DIRECTION:
Take the lines from the one bearing "screws(lid_leaf_screws + link_screws)" to the one bearing "for node in", inclusive, and reproduce them exactly; include no other line.

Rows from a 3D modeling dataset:
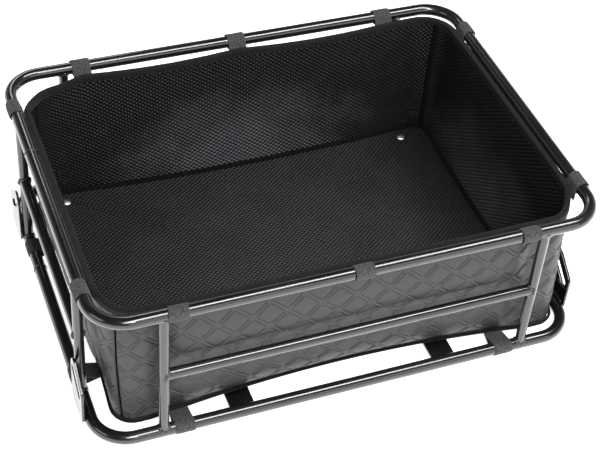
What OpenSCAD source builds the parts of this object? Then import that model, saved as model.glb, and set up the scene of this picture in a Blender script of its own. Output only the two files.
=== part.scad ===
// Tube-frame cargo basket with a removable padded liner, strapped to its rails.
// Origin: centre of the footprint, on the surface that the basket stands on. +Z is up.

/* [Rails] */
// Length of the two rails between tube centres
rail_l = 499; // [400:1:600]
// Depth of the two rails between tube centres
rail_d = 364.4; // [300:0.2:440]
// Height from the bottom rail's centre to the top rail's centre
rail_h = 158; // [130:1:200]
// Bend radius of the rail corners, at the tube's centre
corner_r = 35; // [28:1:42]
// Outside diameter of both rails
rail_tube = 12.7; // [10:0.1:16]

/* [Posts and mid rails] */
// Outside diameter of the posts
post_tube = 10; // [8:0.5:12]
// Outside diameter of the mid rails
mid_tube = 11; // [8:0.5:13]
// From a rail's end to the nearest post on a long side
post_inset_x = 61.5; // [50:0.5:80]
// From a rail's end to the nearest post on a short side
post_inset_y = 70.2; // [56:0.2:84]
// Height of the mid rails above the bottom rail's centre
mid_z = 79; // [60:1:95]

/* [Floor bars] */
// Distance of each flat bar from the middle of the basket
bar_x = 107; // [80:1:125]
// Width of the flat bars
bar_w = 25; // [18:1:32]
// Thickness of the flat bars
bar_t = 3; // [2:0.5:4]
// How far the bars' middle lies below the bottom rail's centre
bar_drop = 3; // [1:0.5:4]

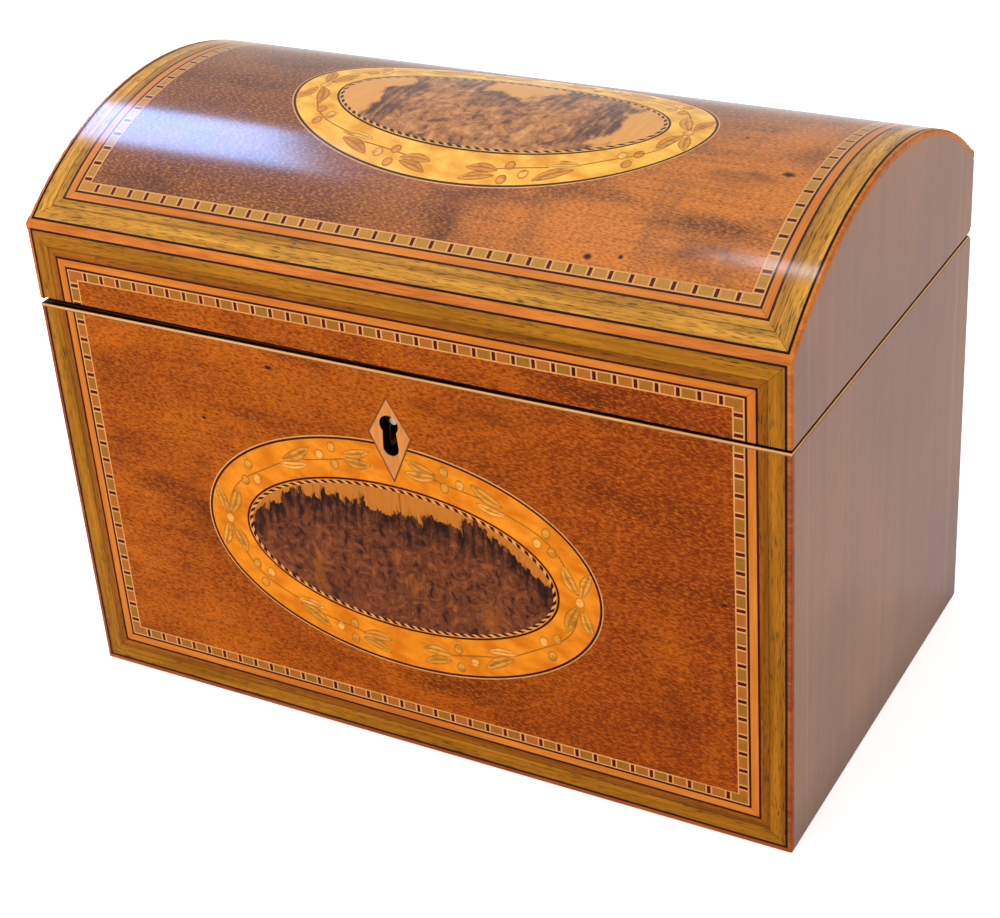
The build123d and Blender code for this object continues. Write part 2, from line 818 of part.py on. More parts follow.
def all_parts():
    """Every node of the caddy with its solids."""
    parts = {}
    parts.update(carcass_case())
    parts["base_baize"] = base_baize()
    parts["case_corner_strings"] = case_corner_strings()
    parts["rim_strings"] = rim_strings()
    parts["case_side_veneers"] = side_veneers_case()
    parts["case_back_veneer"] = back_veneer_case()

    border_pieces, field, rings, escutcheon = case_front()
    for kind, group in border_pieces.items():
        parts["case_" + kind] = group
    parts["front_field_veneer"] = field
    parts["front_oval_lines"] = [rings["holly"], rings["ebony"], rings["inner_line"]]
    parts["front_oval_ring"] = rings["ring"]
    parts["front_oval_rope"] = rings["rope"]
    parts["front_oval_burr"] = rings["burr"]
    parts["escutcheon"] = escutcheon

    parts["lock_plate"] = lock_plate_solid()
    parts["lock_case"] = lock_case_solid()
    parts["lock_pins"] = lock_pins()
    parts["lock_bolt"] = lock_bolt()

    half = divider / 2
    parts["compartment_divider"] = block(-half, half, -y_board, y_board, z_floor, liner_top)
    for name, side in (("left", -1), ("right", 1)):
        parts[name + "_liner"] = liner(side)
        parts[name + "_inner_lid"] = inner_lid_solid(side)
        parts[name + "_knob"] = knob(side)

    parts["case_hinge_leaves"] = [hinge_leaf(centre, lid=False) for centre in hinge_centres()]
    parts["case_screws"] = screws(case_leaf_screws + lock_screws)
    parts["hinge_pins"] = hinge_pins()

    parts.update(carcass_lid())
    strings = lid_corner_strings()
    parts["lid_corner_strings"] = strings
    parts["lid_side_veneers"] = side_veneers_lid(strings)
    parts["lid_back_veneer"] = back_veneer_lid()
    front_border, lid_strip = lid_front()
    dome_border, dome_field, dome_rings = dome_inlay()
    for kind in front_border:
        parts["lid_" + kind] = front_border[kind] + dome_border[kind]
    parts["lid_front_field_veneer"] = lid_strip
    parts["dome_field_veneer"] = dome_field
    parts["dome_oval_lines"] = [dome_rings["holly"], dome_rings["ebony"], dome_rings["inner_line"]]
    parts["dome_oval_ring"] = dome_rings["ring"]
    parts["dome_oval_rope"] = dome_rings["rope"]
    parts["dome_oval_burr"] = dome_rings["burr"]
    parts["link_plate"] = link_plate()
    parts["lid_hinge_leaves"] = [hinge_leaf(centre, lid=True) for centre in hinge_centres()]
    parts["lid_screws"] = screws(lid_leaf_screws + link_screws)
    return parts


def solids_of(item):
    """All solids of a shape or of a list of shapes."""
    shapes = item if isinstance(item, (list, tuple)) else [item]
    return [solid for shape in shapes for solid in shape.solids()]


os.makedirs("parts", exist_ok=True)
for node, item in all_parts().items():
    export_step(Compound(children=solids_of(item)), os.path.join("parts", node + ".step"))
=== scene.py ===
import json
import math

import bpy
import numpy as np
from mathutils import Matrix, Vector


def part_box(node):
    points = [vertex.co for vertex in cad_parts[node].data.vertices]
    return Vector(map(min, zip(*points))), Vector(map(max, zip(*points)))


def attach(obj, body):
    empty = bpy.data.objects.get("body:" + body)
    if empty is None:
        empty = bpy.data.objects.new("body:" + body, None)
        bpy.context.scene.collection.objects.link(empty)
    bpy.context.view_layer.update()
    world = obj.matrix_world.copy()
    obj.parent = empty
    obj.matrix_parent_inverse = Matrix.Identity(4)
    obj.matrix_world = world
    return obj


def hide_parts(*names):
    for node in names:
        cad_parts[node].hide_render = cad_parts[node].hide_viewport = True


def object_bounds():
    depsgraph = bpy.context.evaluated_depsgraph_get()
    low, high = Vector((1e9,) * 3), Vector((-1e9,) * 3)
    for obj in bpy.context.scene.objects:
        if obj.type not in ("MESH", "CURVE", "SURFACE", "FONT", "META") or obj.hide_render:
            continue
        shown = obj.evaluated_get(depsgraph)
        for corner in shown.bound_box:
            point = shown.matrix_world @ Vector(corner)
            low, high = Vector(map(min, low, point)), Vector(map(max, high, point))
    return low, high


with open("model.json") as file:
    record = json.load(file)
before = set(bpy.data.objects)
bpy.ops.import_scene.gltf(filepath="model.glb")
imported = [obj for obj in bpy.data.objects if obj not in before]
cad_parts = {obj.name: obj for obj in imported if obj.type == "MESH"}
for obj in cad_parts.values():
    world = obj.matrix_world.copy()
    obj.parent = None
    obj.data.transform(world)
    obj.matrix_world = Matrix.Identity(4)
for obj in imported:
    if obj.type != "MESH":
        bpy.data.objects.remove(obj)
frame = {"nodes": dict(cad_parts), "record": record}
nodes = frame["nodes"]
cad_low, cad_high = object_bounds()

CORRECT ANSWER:
    parts["lid_screws"] = screws(lid_leaf_screws + link_screws)
    return parts


def solids_of(item):
    """All solids of a shape or of a list of shapes."""
    shapes = item if isinstance(item, (list, tuple)) else [item]
    return [solid for shape in shapes for solid in shape.solids()]


os.makedirs("parts", exist_ok=True)
for node, item in all_parts().items():
    export_step(Compound(children=solids_of(item)), os.path.join("parts", node + ".step"))
=== scene.py ===
import json
import math

import bpy
import numpy as np
from mathutils import Matrix, Vector


def part_box(node):
    points = [vertex.co for vertex in cad_parts[node].data.vertices]
    return Vector(map(min, zip(*points))), Vector(map(max, zip(*points)))


def attach(obj, body):
    empty = bpy.data.objects.get("body:" + body)
    if empty is None:
        empty = bpy.data.objects.new("body:" + body, None)
        bpy.context.scene.collection.objects.link(empty)
    bpy.context.view_layer.update()
    world = obj.matrix_world.copy()
    obj.parent = empty
    obj.matrix_parent_inverse = Matrix.Identity(4)
    obj.matrix_world = world
    return obj


def hide_parts(*names):
    for node in names:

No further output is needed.